As a layman, I just want to put it out there: Anti AI consciousness people, you haven't lost me, but I wish you were making better arguments. Every time I hear about qualia my eyes start to glaze over. Unfalsifiable philosophical constructs and arbitrary opinion on where they might "exist" are not the kind of reassurance I'm looking for when machines are getting this convincing.
This seems to be the main piece of criticism floating around out there about Dawkins on this subject, and I find it kind of shit.
This seems to be all the author has to say on the actual subject. "Just trust me bro, I'm the feelings detector and I say no." Garbage. Come on guys, think ahead. Right now it's still mostly a boring tool, but they're just going to get smaller, and cheaper, and put into robots, and put into peoples houses. You need to have more than this in terms of argument, and it needs to be comprehensible to normal people, or sooner or later the right toy is going to come down the pipe and one-shot society. Dawkins might be a dumb old boomer, but if you lose everyone dumber than him the game is beyond over.
Yeah, I've not been impressed by Dawkins in a long time, but the arguments against him are badly underbaked. There's a ton of people who have nothing deeper to say here than Turing Test, and I'm hard-pressed to give a response that doesn't start with 'because it's too much smarter than the average human?'
The flip side to that is that Dawkins should be better than the average twitter user, and maybe up to the par set by a random furry comic. The man was one of the Four Horseman, and even if that turns out to mean less than it should have, it should still mean something. Even if Dawkins is writing to a casual readership, failing to motion at the Chinese Room experiment is a disappointment. His summary of the Turing Test is misleading, but worse than that, it doesn't really confront the obvious downstream question: is thinking the same as all human capacity? He has a deeply flawed understanding of how Claude (likely) operates, and did not evaluate how accurate Claude's own analysis of its internal mechanisms were. He's in a conversation with something that can check these out!
There's something deeper in the p-zombie question, but a) the deepest he's asking is the sorta thing LW considered played out over a decade and a half ago and b) he doesn't explore that well, either.
((Living things might have developed consciousness as a side effect of an effective pain response, which LLM doesn't need to have... except then we're assuming every organism with a complex pain response is 'conscious', which makes the word meaningless again unless you feel really bad setting down mousetraps.))
The shallow answer is to borrow from LessWrong jargon and dissolve the question. There's a meaningful if flaky question of whether Seale's Chinese Room 'understands' Chinese, but 'conscious' is less 'flaky' and more empty. But I'm not sure there is a definition of conscious that we actually care about, rather than the symbolic flag and meaning we give to it.
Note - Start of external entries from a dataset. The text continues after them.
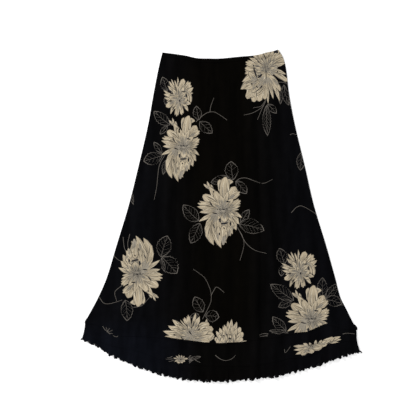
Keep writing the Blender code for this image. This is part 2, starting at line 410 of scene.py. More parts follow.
SMALL_DARKS = (
    (24, 14, 26, -2, 4.5), (11, 16, 14, 9, 4.5), (8, 20, 22, 21, 3), (1, -2, 3, -10, 4),
    (-24, 16, -19, 13, 2.5), (16, -14, 24, -15, 3), (-36, 25, -22, 17, 4), (-15, 44, -12, 27, 3.5),
    (-2, 47, -1, 33, 3), (-37, -7, -24, -6, 3.5), (-23, -32, -15, -20, 3.5), (1, -45, 0, -30, 3),
    (23, 50, 19, 36, 3),
)
TURNED_PETALS = (
    (0, 14, 2, -44, 34, 0, "round"), (2, 6, -46, 31, 16, 12), (0, 8, -38, 46, 15, 8, "round"),
    (-2, 8, -23, 52, 15, 4, "teeth"), (2, 8, -8, 57, 13, 2), (5, 8, 9, 60, 13, -2, "round"),
    (8, 8, 22, 56, 14, -8), (12, 8, 42, 58, 15, -8), (12, 6, 52, 44, 17, -8, "teeth"),
    (12, 4, 58, 30, 17, -10, "round"), (10, 2, 56, 17, 12, -12), (8, -2, 65, -37, 15, -14, "teeth"),
    (8, 0, 57, -15, 12, -16), (10, -22, 39, -90, 12, -18), (8, -24, 31, -68, 10, -10),
    (6, -24, 21, -84, 11, -6), (14, -20, 41, -62, 13, -16, "round"), (35, -46, 9, -19, 15, 30, "round"),
    (4, -22, 7, -98, 9.5, 2), (-10, -30, -3, -85, 22, -20, "round"),
    (-14, -30, -18, -91, 26, 6, "round"), (-18, -30, -34, -92, 26, 10, "round"),
    (-22, -30, -52, -84, 24, 16, "round"), (-22, -28, -70, -57, 24, 20), (-10, -6, -66, -36, 18, 12),
    (-8, -4, -58, -13, 20, 10, "teeth"), (-6, 0, -58, 2, 18, -4, "round"),
    (-6, 2, -56, 20, 18, -8, "teeth"), (2, -26, -54, -78, 20, -66), (0, -24, -46, -74, 17, -60),
    (-4, -20, -62, -56, 18, -44), (-34, -44, -26, -82, 12, 30), (-10, -34, -40, -66, 13, -40),
    (-24, -36, -56, -44, 12, -14), (-12, -36, -28, -58, 11, -30, "round"),
    (-30, -34, -46, -8, 12, -20, "round"), (-14, -36, -22, -22, 9, 8, "round"),
)
TURNED_LIP = (
    (0, 2, -25, 19, 8, -16), (-1, 0, -31, 4, 9, -6), (-2, -3, -26, -9, 8, 8), (0, 4, -13, 27, 8, -8),
    (2, 6, 4, 33, 8, 0), (4, 4, 20, 23, 8, 10), (4, 0, 27, 4, 8, 6), (2, -4, 15, -17, 8, -6),
)
TURNED_DARKS = (
    (-34, 4, -24, -25, 4.5), (-22, -25, -9, -14, 6), (1, 9, 2, -30, 2.2), (-36, 10, -32, 8, 3),
    (-40, -39, -38, -45, 3), (-27, -48, -21, -52, 3.5), (-14, -53, -10, -46, 3.5), (34, -5, 32, -11, 3),
    (24, 52, 35, 45, 9), (-14, 8, -24, 24, 2.4), (2, 24, -8, 44, 2.4),
)
FAN_PETALS = (
    (-6, -8, -68, -21, 18, -8), (-6, -8, -46, -26, 18, -8, "round"), (-4, -8, -20, -34, 18, -6, "round"),
    (0, -8, 10, -36, 18, 4, "round"), (4, -10, 36, -33, 18, 8, "round"), (-2, 2, -50, 38, 18, -16),
    (-4, 0, -62, 21, 20, -18), (-4, -2, -76, 6, 20, -18), (-4, -8, -75, -10, 18, -18),
    (-8, -8, -60, 2, 12, -24), (-6, -2, -50, 14, 11, -22), (-2, 3, -38, 25, 11, -18),
    (0, 6, -28, 38, 5, -14), (0, 6, -17, 44, 12, -12, "teeth"), (1, 8, -6, 51, 12, -6, "teeth"),
    (5, 6, 15, 56, 12, 0), (10, 6, 26, 47, 14, -6), (43, 2, 46, 40, 11, -10),
    (8, 0, 34, 20, 14, -12, "round"), (8, -4, 52, 27, 26, -22, "round"),
    (8, -8, 62, 15, 34, 14, "round"), (8, -14, 65, -3, 32, 26, "round"),
    (8, -16, 54, -20, 22, 28, "round"), (12, -6, 54, 8, 12, 26), (16, -14, 58, -4, 12, 30),
    (56, -18, 68, -6, 3.5, 8),
)
FAN_LIP = (
    (-2, 0, -22, 9, 8, -8), (-2, -4, -27, -6, 8, 8), (0, 4, -6, 22, 7, -4), (4, 4, 12, 22, 7, 0),
    (6, 0, 27, 6, 9, -8), (6, -6, 26, -13, 9, 8),
)
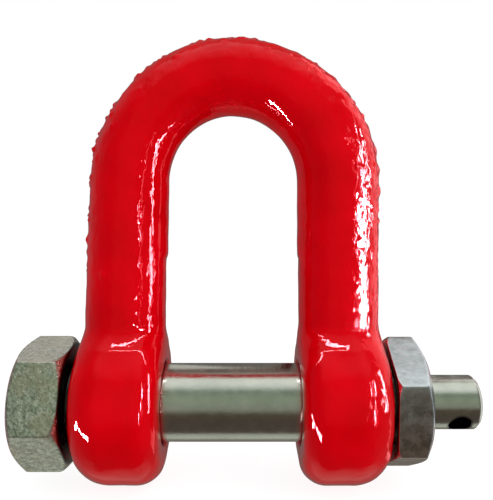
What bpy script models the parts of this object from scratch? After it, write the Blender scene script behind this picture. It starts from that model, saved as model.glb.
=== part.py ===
"""Dee shackle: a forged, painted bow whose two eyes carry a zinc-plated hexagon bolt and its thin nut.

The bow stands crown up. The origin is the saddle inside the crown, where a hook bears.
X runs along the bolt, from its head at -X to its nut at +X, and Y runs from front to back.
All sizes are in metres.
"""

import math

import bmesh
import bpy
from mathutils import Matrix, Vector

# Bow
BAR_RADIUS = 0.0126  # the legs, paint included
CROWN_BAR_RADIUS = 0.0119  # the bend draws the bar down a little
BEND_RADIUS = 0.0331  # the crown's centre line, and each leg's distance from the middle
INSIDE_LENGTH = 0.0900  # crown saddle to bolt axis
EYE_RADIUS = 0.0245
EYE_INNER_X = 0.0203
EYE_OUTER_X = 0.0475
EYE_BORE_RADIUS = 0.0130
OUTER_ROUND = (0.0112, 0.0100)  # along X and along the radius
INNER_ROUND = (0.0080, 0.0080)
NECK_FILLET = 0.0090
LEFT_LEAN = 0.0012  # the hand-forged bend isn't even: the left leg leans in by this much at its top
SHOULDER_FLAT = 0.0009  # and the left shoulder is a little flat outside
SHOULDER_DEG = 150.0  # where it is flattest, as an angle round the bend from the right leg
SHOULDER_SPREAD_DEG = 32.0  # it fades out below the bend

# Bolt
SHANK_RADIUS = 0.0120
ACROSS_FLATS = 0.0360
HEAD_BEARING_X = -0.0492
HEAD_HEIGHT = 0.0155
HEAD_CORNER_DEG = -13.0
THREAD_START_X = 0.0440
THREAD_END_X = 0.0598
TIP_RADIUS = 0.0083
TIP_X = 0.0761
TIP_CHAMFER = 0.0013
HEAD_CIRCLE_RADIUS = 0.0168  # where the chamfer meets the outer face
HEAD_BEARING_RADIUS = 0.0178
SHANK_LEAD = 0.0010  # the shank's chamfer down to its thread
PIN_HOLE_RADIUS = 0.0034
PIN_HOLE_X = 0.0695
PIN_HOLE_DEG = -43.0

# Nut
NUT_BEARING_X = 0.0478
NUT_HEIGHT = 0.0108
NUT_CORNER_DEG = 26.0
NUT_INNER_CIRCLE_RADIUS = 0.0195
NUT_OUTER_CIRCLE_RADIUS = 0.0164
MOUTH_RADIUS = 0.01255  # a 45 degree countersink at each end of its thread
MOUTH_DEPTH = 0.0025

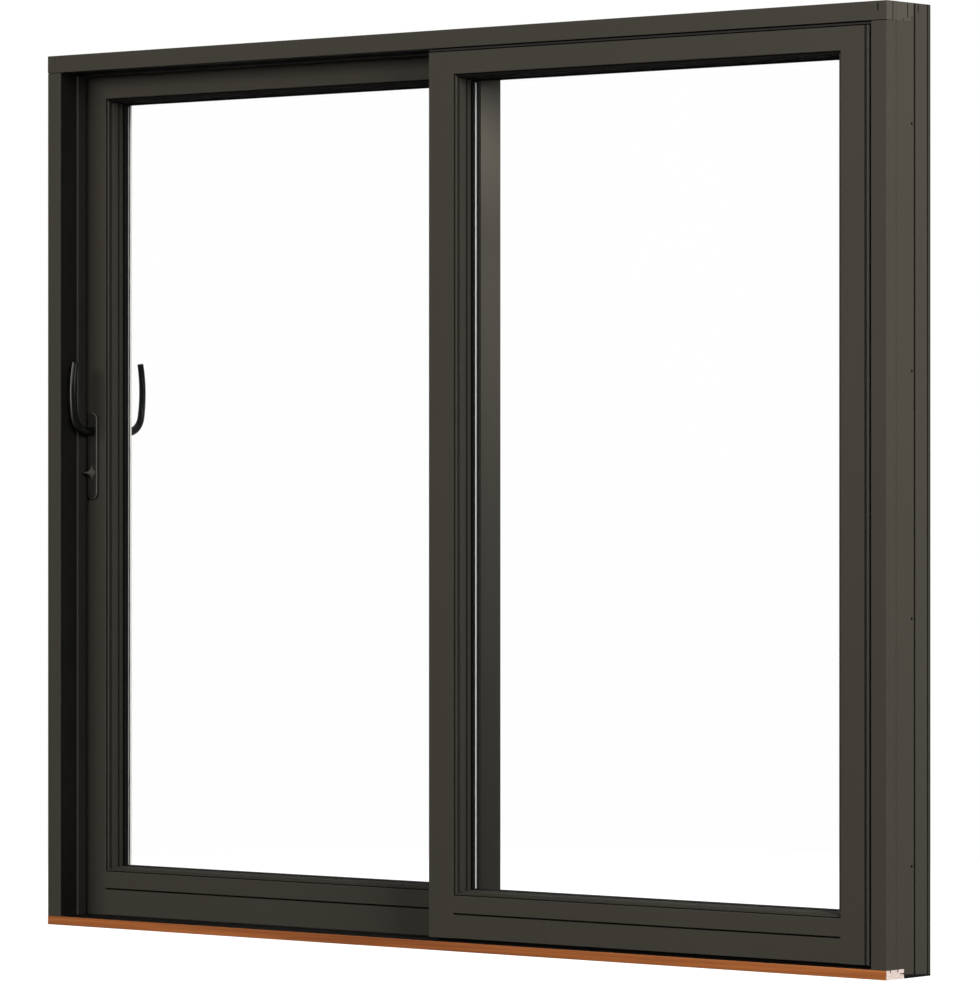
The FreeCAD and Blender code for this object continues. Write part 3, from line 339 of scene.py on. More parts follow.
@dataclass(frozen=True)
class Zone:
    """A part of a member, between limits in metres, that has its own colour.

    Soft is the width of its edges, both_sides counts X from the middle to either side, and a
    fade starts at its first place and is full at its second.
    """

    colour: Colour
    limits: Tuple[Limit, ...]
    soft: float = 0.0003
    both_sides: bool = True
    fade: Optional[Limit] = None

    def mask(self, recipe: Recipe) -> Number:
        """1 inside the zone and 0 outside it.

        Args:
            recipe: The material in the making.

        Returns:
            The mask.
        """
        inside = None
        for axis, low, high in self.limits:
            place = recipe.coordinate(axis)
            if axis == "X" and self.both_sides:
                place = abs(place)
            for edge, rises in ((low, True), (high, False)):
                if abs(edge) < FAR:
                    step = place.above(edge, self.soft)
                    step = step if rises else 1 - step
                    inside = step if inside is None else inside * step
        if self.fade is not None:
            axis, start, end = self.fade
            step = recipe.coordinate(axis).above((start + end) / 2, abs(end - start))
            inside = inside * (step if end > start else 1 - step)
        return inside


def zoned(recipe: Recipe, colour: bpy.types.NodeSocket, zones: Sequence[Zone]) -> bpy.types.NodeSocket:
    """Lay zones over a colour.

    Args:
        recipe: The material in the making.
        colour: The colour underneath.
        zones: The zones, the last one on top.

    Returns:
        The colour.
    """
    for zone in zones:
        colour = recipe.mix(zone.mask(recipe), colour, zone.colour)
    return colour


@dataclass(frozen=True)
class PaintedTimber:
    """Opaque satin paint over planed timber, with the grain faintly raised under it."""

    name: str
    grain: Grain
    colour: Colour = linear(58, 55, 49)
    roughness: float = 0.78
    specular: float = 0.03
    zones: Tuple[Zone, ...] = ()

    def build(self) -> bpy.types.Material:
        """Make the material.

        Returns:
            The material.
        """
        recipe = Recipe(self.name)
        mottle = recipe.noise(2.2, 3.0)
        streak = recipe.noise(150.0, 4.0, self.grain.stretch(0.03), 0.3)
        spray = recipe.noise(1400.0, 2.0)
        colour = recipe.shade(self.colour, mottle * 0.6 + streak * 0.4, 0.1)
        normal = recipe.bump(streak, 0.12, 0.0002)
        normal = recipe.bump(spray, 0.12, 0.0001, normal)
        return recipe.surface({
            "Base Color": zoned(recipe, colour, self.zones),
            "Roughness": self.roughness - 0.04 + mottle * 0.1 + spray * 0.03,
            "Specular IOR Level": self.specular,
            "Normal": normal,
        })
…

There's a better answer that delves into the process of how they work -- LLMs don't intrinsically have long-term memory, they don't even solve questions with one specific operation but by doing the math to predict each token one at a time by feeding the whole or most of a previous conversation in, yada. But that gets really deep into the weeds about what identity means, and that way lies Roko's Basilisk, so nope.
I'm not sure of the deep answer.
I agree with you, but the shrimp welfare people clearly do not. Forget arguing over whether a hunk of silicon is conscious, we're arguing over do shrimp have feelings and quality of life, and if you say "obviously no" then you're a monster.